EXERCISE DETAILS
From the opening line of the records through the line bearing "crank_grip();", set down every line exactly.

╭─ EXTRACTED RECORDS

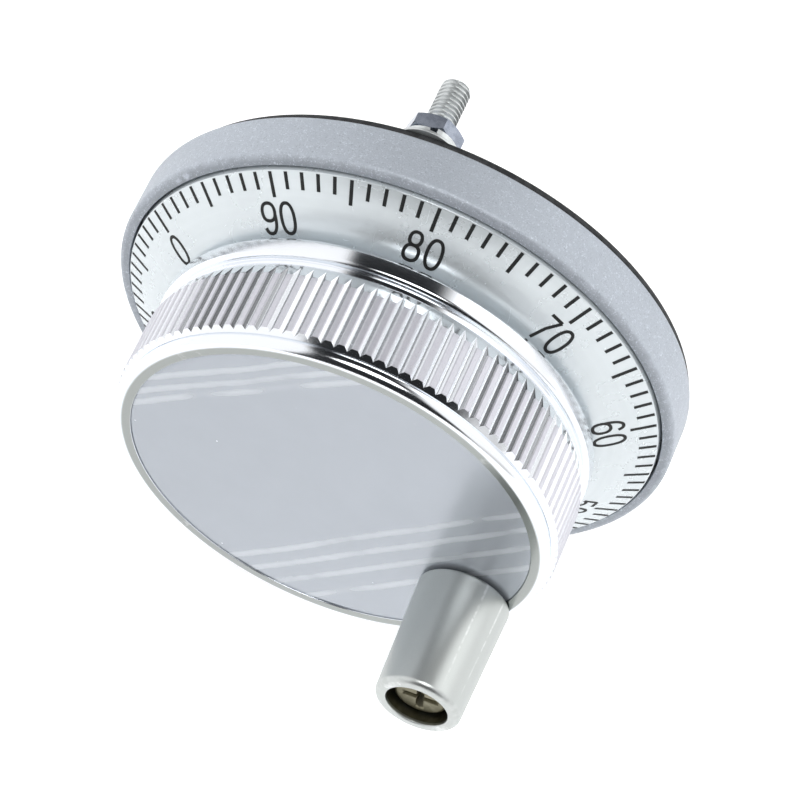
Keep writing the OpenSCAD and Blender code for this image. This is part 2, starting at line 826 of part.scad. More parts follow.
module crank_screw() {
    head = grip_seat_z + grip_play;
    color("#8b8e84") place() rotate(crank_angle) translate([crank_r, 0, 0]) difference() {
        union() {
            rod(crank_thread_r, seat_z - crank_thread_l, seat_z);
            rod(crank_shoulder_r, seat_z, head);
            rod(crank_head_r, head, head + crank_head_h - head_bevel);
            translate([0, 0, head + crank_head_h - head_bevel])
                cylinder(r1 = crank_head_r, r2 = crank_head_r - head_bevel, h = head_bevel);
        }
        for (turn = [0, 90])
            rotate(turn) bar(cross_w, -cross_l / 2, cross_l / 2,
                head + crank_head_h - cross_d, head + crank_head_h + over);
    }
}

module grip_washer() {
    color("#d8d4c4") place() rotate(crank_angle) translate([crank_r, 0, 0])
        tube(grip_washer_r, crank_shoulder_r + slip, plate_z, plate_z + grip_washer_t);
}

module crank_grip() {
    shoulder_z = grip_end_z - grip_round;
    color("#9fa5a5") place() rotate(crank_angle) translate([crank_r, 0, 0])
        rotate_extrude() polygon(concat(
            [[grip_bore_r, grip_z], [grip_foot_r - grip_foot_chamfer, grip_z],
             [grip_foot_r, grip_z + grip_foot_chamfer]],
            arc([grip_end_r - grip_round, shoulder_z], grip_round, 0, 90, 8),
            [[recess_r + recess_chamfer, grip_end_z], [recess_r, grip_end_z - recess_chamfer],
             [recess_r, grip_seat_z], [grip_bore_r, grip_seat_z]]));
}

flange();
gasket();
mounting_studs();
flat_washers();
spring_washers();
hex_nuts();
bearing_carrier();
carrier_screws();
front_outer_race();
rear_outer_race();
housing_circlip();
magnet_bracket();
bracket_screw();
detent_magnet();
circuit_board();
board_spacers();
optical_reader();
terminal_block();
terminal_screws();
rear_cover();
cover_screws();
front_ball_set();
rear_ball_set();
spindle();
front_inner_race();
rear_inner_race();
race_spacer();
spindle_circlip();
detent_rotor();
code_hub();
code_disc();
hub_set_screw();
knob_shell();
knob_screw();
face_plate();
dial_ring();
dial_screws();
crank_screw();
grip_washer();
crank_grip();
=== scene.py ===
# %% [markdown]
# # A handwheel for a machine's control panel
# The object is a round unit that bolts to a panel: a flange, a conical dial with a hundred marks, a
# knurled knob and a small crank grip that turns on its own screw. Its mechanics are packed already as
# a frame of solids, each in its place. This lesson gives the outside its real surfaces and finishes.
# Lengths are in millimetres until a mesh is made. A height is measured forward from the flange's rear
# face, along the spindle, and a turn is counted from 3 o'clock, anticlockwise as seen from the front.

# %% Load the frame
import json
import math

import bmesh
import bpy
import numpy as np
from mathutils import Matrix, Vector


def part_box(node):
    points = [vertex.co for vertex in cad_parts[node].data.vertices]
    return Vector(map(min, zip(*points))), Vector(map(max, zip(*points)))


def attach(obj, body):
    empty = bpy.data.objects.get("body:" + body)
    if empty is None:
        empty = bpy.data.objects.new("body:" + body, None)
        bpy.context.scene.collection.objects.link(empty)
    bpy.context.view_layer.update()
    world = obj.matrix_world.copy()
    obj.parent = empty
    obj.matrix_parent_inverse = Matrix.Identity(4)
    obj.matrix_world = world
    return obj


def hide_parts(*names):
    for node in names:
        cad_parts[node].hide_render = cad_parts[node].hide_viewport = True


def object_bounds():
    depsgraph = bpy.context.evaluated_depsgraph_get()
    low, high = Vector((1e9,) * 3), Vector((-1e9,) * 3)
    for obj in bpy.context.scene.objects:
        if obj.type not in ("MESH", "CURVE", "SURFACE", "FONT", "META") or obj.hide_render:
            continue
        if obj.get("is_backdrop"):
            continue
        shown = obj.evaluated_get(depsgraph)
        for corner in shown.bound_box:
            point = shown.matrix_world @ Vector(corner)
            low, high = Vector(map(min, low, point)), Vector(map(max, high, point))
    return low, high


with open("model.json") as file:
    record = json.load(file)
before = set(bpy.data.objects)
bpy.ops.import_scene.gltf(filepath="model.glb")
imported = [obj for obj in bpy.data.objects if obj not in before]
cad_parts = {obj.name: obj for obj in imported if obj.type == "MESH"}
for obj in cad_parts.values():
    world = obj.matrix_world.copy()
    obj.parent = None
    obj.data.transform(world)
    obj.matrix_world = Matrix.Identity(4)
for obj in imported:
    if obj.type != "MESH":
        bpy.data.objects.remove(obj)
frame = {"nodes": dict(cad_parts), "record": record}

MM = 0.001
cad_low, cad_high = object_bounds()
print("frame box in mm:", [round(v / MM, 2) for v in (*cad_low, *cad_high)])

# %% [markdown]
# ## Sizes taken from the frame
# Each visible piece is redrawn round its solid, so its radii and heights are read from that solid's
# box. Only the small things that a box can't tell, such as a fillet or a bead, are named here.

# %% Read the boxes
def span(node):
    """Lowest and highest corner of a frame node, in millimetres."""
    low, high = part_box(node)
    return np.array(low) / MM, np.array(high) / MM


def heights(node):
    """Rear and front height of a frame node above the flange's rear face."""
    low, high = span(node)
    return REAR_Y - high[1], REAR_Y - low[1]


def footprint(node):
    """Centre (x, z) and radius of a round node that may stand off the spindle."""
    low, high = span(node)
    return ((low + high) / 2)[[0, 2]], (high - low)[0] / 2


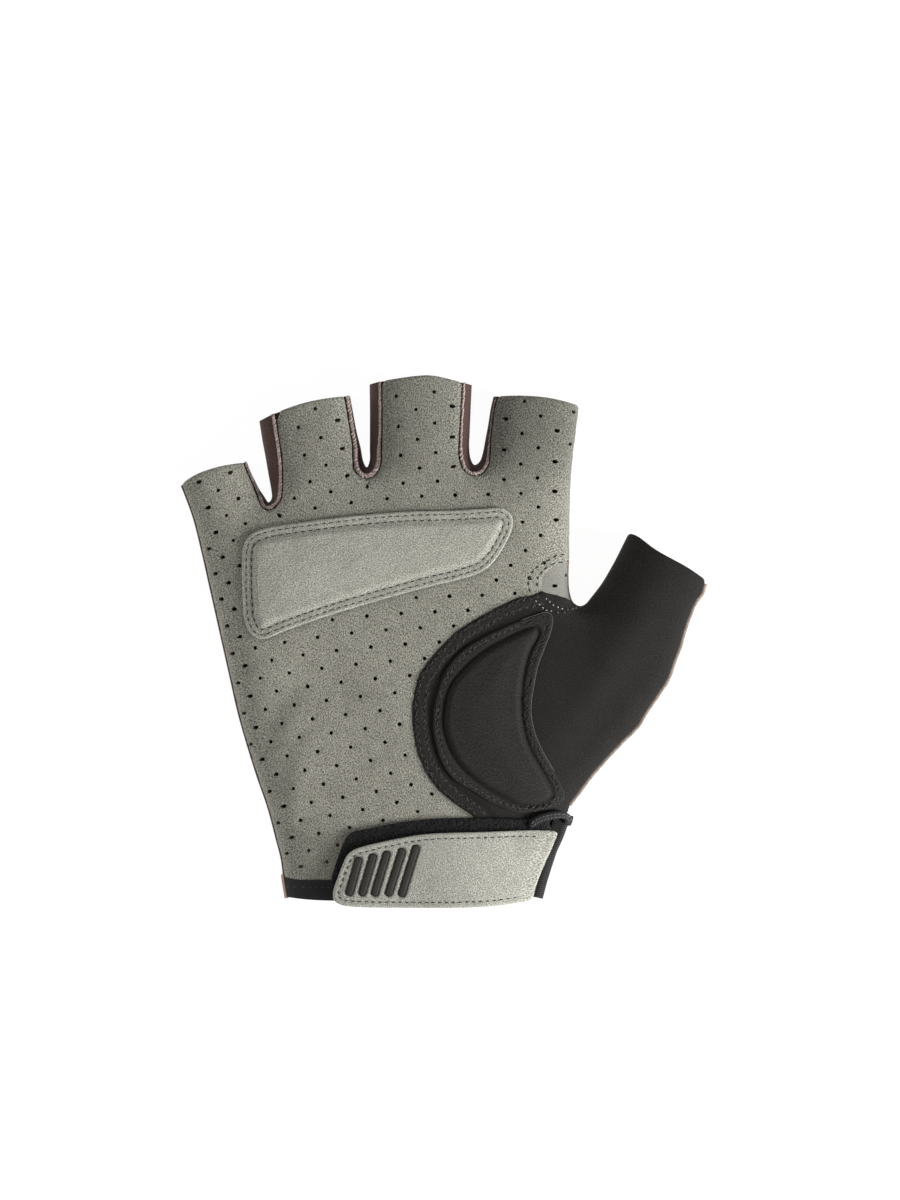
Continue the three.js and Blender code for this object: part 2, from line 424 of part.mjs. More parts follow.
wall('palm_panel', palmOutline, { lift: liftTop, outer: () => 0, inner: () => -WALL, spacing: 6.6, rows: [1.6, 4.2], color: COLORS.suede });

const patchOutline = cleanLoop([
  ...insetEdge(crotchRun(patchStart + CLEAR, patchStop - CLEAR, 1.6), SEAM),
  ...toChart(shift(thumbTop, -GAP / 2)).slice(1, -1).reverse(),
  ...toChart(shift(patchEdge, -GAP / 2)).slice(0, -1).reverse().filter((p) => p[0] < 32.6),
], 0.5);
wall('thumb_crotch_patch', patchOutline, { lift: liftTop, outer: () => 0, inner: () => -WALL, spacing: 3.6, rows: [], color: COLORS.suedePatch });

const STRIP_IN = rollOut(1.25);
const rightLow = place([0, 806])[1];
const thumbOutline = cleanLoop([
  ...toChart(shift(thumbTop, GAP / 2)).slice(1, -1),
  ...insetEdge(crotchRun(patchStop + CLEAR, 1, 3), SEAM),
  ...trimmed(endCurve(THUMB_END), SEGMENTS, 2.4),
  ...insetEdge(seamSts.right.filter((s) => s.q[1] > rightLow), STRIP_IN + GAP),
  ...insetEdge(seamSts.right.filter((s) => s.q[1] <= rightLow - 2), SEAM).filter(aboveCuff),
  ...palmLower.filter((p) => p[0] > wristSeam[0] + 1.2 && p[0] < 25).reverse(),
  ...toChart(shift(thumbEdge, -GAP / 2)).filter((p) => p[1] > wristSeam[1] + 1).reverse(),
]);
wall('thumb_panel', thumbOutline, { lift: liftTop, outer: () => 0, inner: () => -WALL, spacing: 6.2, rows: [1.6, 4.2], color: COLORS.microfibre });

// back of the hand, turned a little over the thumb's outer edge by its own strip
const backOutline = cleanLoop([
  ...insetEdge(seamSts.left, SEAM, true).filter(aboveCuff),
  ...trimmed(endCurve(LITTLE_END), SEGMENTS, 2.2),
  ...insetEdge(forks[0].sts, FOURCHETTE_UNDER + GAP, true),
  ...trimmed(endCurve(RING_END), SEGMENTS, 3.6),
  ...insetEdge(forks[1].sts, FOURCHETTE_UNDER + GAP, true),
  ...trimmed(endCurve(MIDDLE_END), SEGMENTS, 3.6),
  ...insetEdge(forks[2].sts, FOURCHETTE_UNDER + GAP, true),
  ...trimmed(endCurve(INDEX_END), SEGMENTS, 3.2).filter((p) => p[0] > 17),
  ...insetEdge(crotchRun(0, 1, 2.4), SEAM, true),
  ...trimmed(endCurve(THUMB_END), SEGMENTS, 2.2),
  ...insetEdge(seamSts.right.filter((s) => s.q[1] > rightLow), 1.2 + GAP, true),
  ...insetEdge(seamSts.right.filter((s) => s.q[1] <= rightLow - 2), SEAM, true).filter(aboveCuff),
  ...palmLower.filter((p) => p[0] > -42 && p[0] < 25).reverse(),
]);
wall('back_panel', backOutline, { lift: liftBottom, outer: () => 0, inner: () => -WALL, spacing: 12, rows: [1.8, 4.8], color: COLORS.brown, flip: true });

{
  const sts = seamSts.right.filter((s) => s.q[1] > rightLow);
  strip('thumb_side_strip', sts.map((s) => [-1.2, 0, STRIP_IN / 2, STRIP_IN].map((v) => rolled(s, v))), () => 0, () => -WALL, COLORS.brown);
}
for (const f of forks) {
  strip(f.name, f.sts.map((s) => { const w = f.width(s.t); return [-FOURCHETTE_UNDER, -1.1, 0, w * 0.35, w * 0.7, w].map((v) => rolled(s, v)); }), () => 0, () => -WALL, COLORS.maroon);
}

// bound edge round the mouth of the wrist
{
  const ends = { up: curve(CUFF_TOP), low: curve(CUFF_END) }, n = 15, loop = [];
  const point = (c, f, under) => {
    const share = (1 - Math.cos(Math.PI * f)) / 2, v = c.getPoint(Math.min(1, Math.max(0, share)));
    let p = [v.x, v.y];
    const { d, q } = nearest(p, SEGMENTS);
    if (!inside(p, FIELD) || d < 0.02) p = add(q, [f < 0.5 ? 1 : -1, 0], 0.02);
    return under ? onBottom(p) : onTop(p);
  };
  for (let i = 0; i < n; i++) loop.push([point(ends.up, i / n, false), point(ends.low, i / n, false)]);
  for (let i = n; i > 0; i--) loop.push([point(ends.up, i / n, true), point(ends.low, i / n, true)]);
  strip('cuff_binding', loop, () => 0, () => -1.6, COLORS.tape, true);
}

// ---- raised and laid-on pieces -------------------------------------------------------
const closedOutline = (table, step) => toChart(walk(table, step, true));
function puffed(outline, low, border, borderWidth, crown, run) {
  const segs = edgeSegments(outline);
  return (p) => { const e = nearest(p, segs).d; const t = Math.min(1, Math.max(0, (e - borderWidth) / run)); return low + border + crown * t * t * (3 - 2 * t) * Math.min(1, e / borderWidth); };
}
const padOutline = closedOutline(PALM_PAD, 3.6);
wall('palm_pad', padOutline, { lift: liftTop, outer: puffed(padOutline, GAP, 1.0, 2.6, 1.3, 3), inner: () => GAP, spacing: 6, rows: [2.4, 5], color: COLORS.suede });
const leafOutline = closedOutline(THENAR_PAD, 3.2);
wall('thenar_pad', leafOutline, { lift: liftTop, outer: puffed(leafOutline, GAP, 1.0, 2.8, 2.2, 3.5), inner: () => GAP, spacing: 5.2, rows: [2.6, 5.6], color: COLORS.microfibre });
wall('loop_patch', closedOutline(LOOP_PATCH, 3), { lift: liftTop, outer: () => 1.4, inner: () => 0.5, spacing: 4.6, rows: [2], color: COLORS.tape });
const strapOutline = closedOutline(STRAP, 3.4);
const STRAP_LOW = 1.7, STRAP_TOP = 3.1;
wall('strap', strapOutline, { lift: liftTop, outer: () => STRAP_TOP, inner: () => STRAP_LOW, spacing: 4.8, rows: [2], color: COLORS.suedePatch });
BARS.forEach((b, i) => {
  const a = place([b.x0, b.y0]), c = place([b.x1, b.y1]), t = unit(sub(c, a)), s = [-t[1], t[0]], r = BAR_WIDTH / 2, loop = [];
  const m = 4, n = 3;
  for (let k = 0; k <= m; k++) { const w = Math.PI * (k / m); loop.push(add(add(a, s, r * Math.cos(w)), t, r - r * Math.sin(w))); }
  const top = add(a, t, r), end = add(c, t, -r);
  for (let k = 1; k < n; k++) loop.push(add([top[0] + (end[0] - top[0]) * (k / n), top[1] + (end[1] - top[1]) * (k / n)], s, -r));
  for (let k = 0; k <= m; k++) { const w = Math.PI * (k / m); loop.push(add(add(c, s, -r * Math.cos(w)), t, -r + r * Math.sin(w))); }
  for (let k = n - 1; k > 0; k--) loop.push(add([top[0] + (end[0] - top[0]) * (k / n), top[1] + (end[1] - top[1]) * (k / n)], s, r));
  wall(`strap_bar_${i + 1}`, loop, { lift: (p) => onTop(p), outer: () => STRAP_TOP + GAP + 1.1, inner: () => STRAP_TOP + GAP, spacing: 6, rows: [], color: COLORS.rubber });
});
{
  const sts = stations(RIGHT_SIDE, 2.4).filter((s) => s.q[1] < place([0, 818])[1]);
  strip('wrist_tape_side', sts.map((s) => [-2.6, -1.2, 0, 1.3, 2.5].map((v) => rolled(s, v))), (i, j) => [0.7, 1.5, 1.5, 2.4, 2.9][j], () => GAP, COLORS.tape);
}
wall('wrist_tape_arch', closedOutline(TAPE_ARCH, 2.2), { lift: liftTop, outer: () => 2.9, inner: () => 1.6, spacing: 3, rows: [], color: COLORS.tape });

export default glove;
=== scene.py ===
import bmesh
import math

import bpy
import numpy as np
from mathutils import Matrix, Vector
from mathutils.geometry import delaunay_2d_cdt


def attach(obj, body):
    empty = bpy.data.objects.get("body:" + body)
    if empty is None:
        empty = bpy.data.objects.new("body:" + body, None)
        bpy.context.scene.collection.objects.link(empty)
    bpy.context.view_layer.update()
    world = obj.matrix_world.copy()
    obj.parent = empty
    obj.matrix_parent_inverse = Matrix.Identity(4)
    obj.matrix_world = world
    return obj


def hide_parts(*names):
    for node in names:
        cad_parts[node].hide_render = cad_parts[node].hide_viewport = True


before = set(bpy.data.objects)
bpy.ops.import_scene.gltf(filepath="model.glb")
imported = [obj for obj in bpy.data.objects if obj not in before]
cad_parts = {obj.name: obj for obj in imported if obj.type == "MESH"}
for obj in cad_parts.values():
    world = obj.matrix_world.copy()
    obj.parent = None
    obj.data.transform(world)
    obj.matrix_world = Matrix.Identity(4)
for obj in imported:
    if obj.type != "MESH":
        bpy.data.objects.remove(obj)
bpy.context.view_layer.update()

# ---------------------------------------------------------------- surface model (mm, as in the CAD part)

UNIT, PLAN_X, PLAN_Y = 0.278, 444.01, 641.234
SEAM_Z, FULL_RISE, FIRMNESS, ROLL, EDGE_SCALE, GRID = 7.5, 13.0, 0.082, 6.0, 4.0, 1.0
END_RUN, WRIST_RUN = 20.0, 35.0

LEFT_SIDE = [(286, 898), (283, 880), (280.5, 860), (275.5, 840), (267, 808), (256, 776), (246, 744), (237, 712), (228, 672),
             (219, 632), (210, 592), (201, 552), (193, 520), (186, 500), (180.5, 486)]
CROTCH_LITTLE_RING = [(248, 464), (251, 472), (255, 480), (259, 488), (265, 497), (268.5, 502), (271.5, 498), (271, 490),
                      (268.5, 476), (265, 456), (262, 440), (259.5, 424)]
CROTCH_RING_MIDDLE = [(350.5, 397), (354, 416), (357, 432), (361, 448), (363.5, 461), (366.7, 467), (369.3, 461), (369.5, 448),
                      (369.6, 432), (369.6, 408), (369.3, 386)]
CROTCH_MIDDLE_INDEX = [(472, 386), (471, 408), (470, 432), (469.5, 448), (471, 459), (474.5, 464.6), (479, 462), (482, 455),
                       (485, 440), (488, 424), (490.5, 408), (493, 397.5)]
THUMB_CROTCH = [(579, 407), (577, 424), (574, 448), (571, 480), (570, 512), (569.5, 536), (569.5, 560), (569, 576), (570, 592),
                (573.5, 602), (579, 606), (585, 604), (591, 597), (601, 584), (606, 576), (615, 560), (623, 544), (628, 534)]
RIGHT_SIDE = [(707.5, 584.5), (704, 595), (698, 603), (692.7, 614.4), (686.5, 632), (682, 648), (677.3, 660), (670, 680),
              (660, 696), (649, 712), (639, 728), (623, 744), (608, 760), (594, 776), (582, 792), (571, 807), (564, 820),
              (558, 836), (551.5, 850), (546.5, 864), (541.5, 880), (537, 897)]
FOLDS = [(262, 742, 62, 22, 3.4, -0.7), (292, 800, 70, 16, 3.6, 0.7), (300, 690, 15, 20, 6, -0.6), (380, 700, -55, 22, 7, 0.8),
         (300, 505, 10, 18, 4, -0.5), (425, 495, 3, 20, 4, -0.6), (520, 480, -8, 14, 4, -0.5), (600, 720, 52, 26, 5, -0.8),
         (622, 640, 60, 20, 6, 0.8)]
AXIS = {"little": (-0.33, 0.94), "ring": (-0.17, 0.985), "middle": (0.01, 1.0), "index": (0.13, 0.99), "thumb": (0.47, 0.88),
        "wrist_left": (0.09, -1.0), "wrist_right": (-0.2, -1.0)}


def place(table):
    t = np.asarray(table, float)
    return np.stack([(t[:, 0] - PLAN_X) * UNIT, (PLAN_Y - t[:, 1]) * UNIT], 1)


def unit(v):
    v = np.asarray(v, float)
    return v / np.maximum(np.linalg.norm(v, axis=-1, keepdims=True), 1e-12)


def spline(points, closed=False, fine=24):
    """Centripetal curve through points, as a dense polyline."""
    p = np.asarray(points, float)
    n = len(p)
    out = []
    for i in range(n if closed else n - 1):
        p1, p2 = p[i], p[(i + 1) % n]
        p0 = p[i - 1] if (closed or i > 0) else 2 * p1 - p2
        p3 = p[(i + 2) % n] if (closed or i < n - 2) else 2 * p2 - p1
        t0 = max(np.linalg.norm(p1 - p0), 1e-9) ** 0.5
        t1 = max(np.linalg.norm(p2 - p1), 1e-9) ** 0.5
        t2 = max(np.linalg.norm(p3 - p2), 1e-9) ** 0.5
        m1 = ((p1 - p0) / t0 - (p2 - p0) / (t0 + t1) + (p2 - p1) / t1) * t1
        m2 = ((p2 - p1) / t1 - (p3 - p1) / (t1 + t2) + (p3 - p2) / t2) * t1
        s = np.linspace(0, 1, fine, endpoint=False)[:, None]
        out.append((2 * p1 - 2 * p2 + m1 + m2) * s ** 3 + (-3 * p1 + 3 * p2 - 2 * m1 - m2) * s ** 2 + m1 * s + p1)
    if not closed:
        out.append(p[-1:])
    return np.concatenate(out)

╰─

TASK SOLUTION
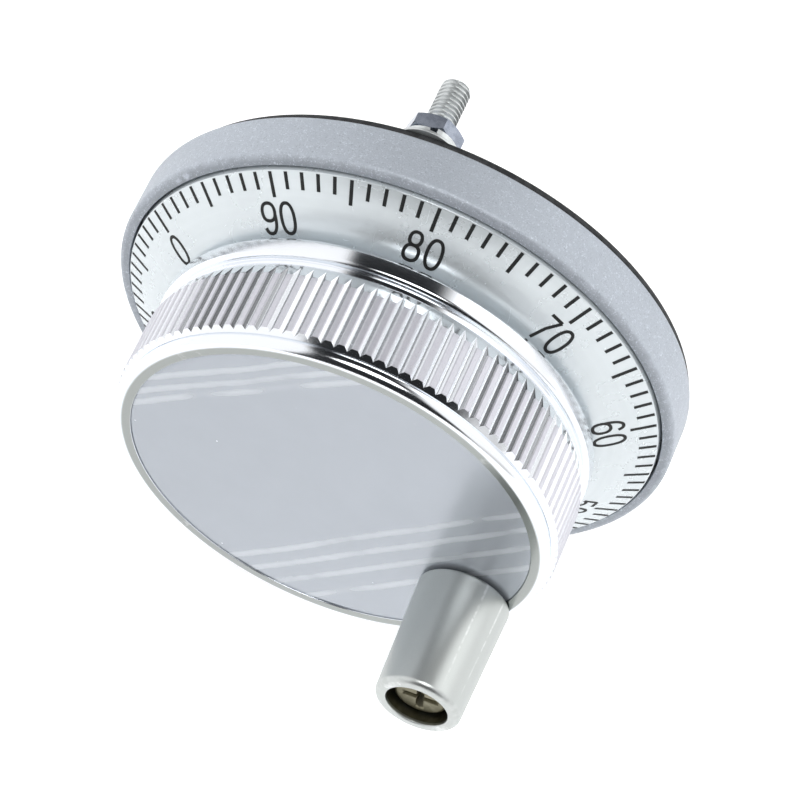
Keep writing the OpenSCAD and Blender code for this image. This is part 2, starting at line 826 of part.scad. More parts follow.
module crank_screw() {
    head = grip_seat_z + grip_play;
    color("#8b8e84") place() rotate(crank_angle) translate([crank_r, 0, 0]) difference() {
        union() {
            rod(crank_thread_r, seat_z - crank_thread_l, seat_z);
            rod(crank_shoulder_r, seat_z, head);
            rod(crank_head_r, head, head + crank_head_h - head_bevel);
            translate([0, 0, head + crank_head_h - head_bevel])
                cylinder(r1 = crank_head_r, r2 = crank_head_r - head_bevel, h = head_bevel);
        }
        for (turn = [0, 90])
            rotate(turn) bar(cross_w, -cross_l / 2, cross_l / 2,
                head + crank_head_h - cross_d, head + crank_head_h + over);
    }
}

module grip_washer() {
    color("#d8d4c4") place() rotate(crank_angle) translate([crank_r, 0, 0])
        tube(grip_washer_r, crank_shoulder_r + slip, plate_z, plate_z + grip_washer_t);
}

module crank_grip() {
    shoulder_z = grip_end_z - grip_round;
    color("#9fa5a5") place() rotate(crank_angle) translate([crank_r, 0, 0])
        rotate_extrude() polygon(concat(
            [[grip_bore_r, grip_z], [grip_foot_r - grip_foot_chamfer, grip_z],
             [grip_foot_r, grip_z + grip_foot_chamfer]],
            arc([grip_end_r - grip_round, shoulder_z], grip_round, 0, 90, 8),
            [[recess_r + recess_chamfer, grip_end_z], [recess_r, grip_end_z - recess_chamfer],
             [recess_r, grip_seat_z], [grip_bore_r, grip_seat_z]]));
}

flange();
gasket();
mounting_studs();
flat_washers();
spring_washers();
hex_nuts();
bearing_carrier();
carrier_screws();
front_outer_race();
rear_outer_race();
housing_circlip();
magnet_bracket();
bracket_screw();
detent_magnet();
circuit_board();
board_spacers();
optical_reader();
terminal_block();
terminal_screws();
rear_cover();
cover_screws();
front_ball_set();
rear_ball_set();
spindle();
front_inner_race();
rear_inner_race();
race_spacer();
spindle_circlip();
detent_rotor();
code_hub();
code_disc();
hub_set_screw();
knob_shell();
knob_screw();
face_plate();
dial_ring();
dial_screws();
crank_screw();
grip_washer();
crank_grip();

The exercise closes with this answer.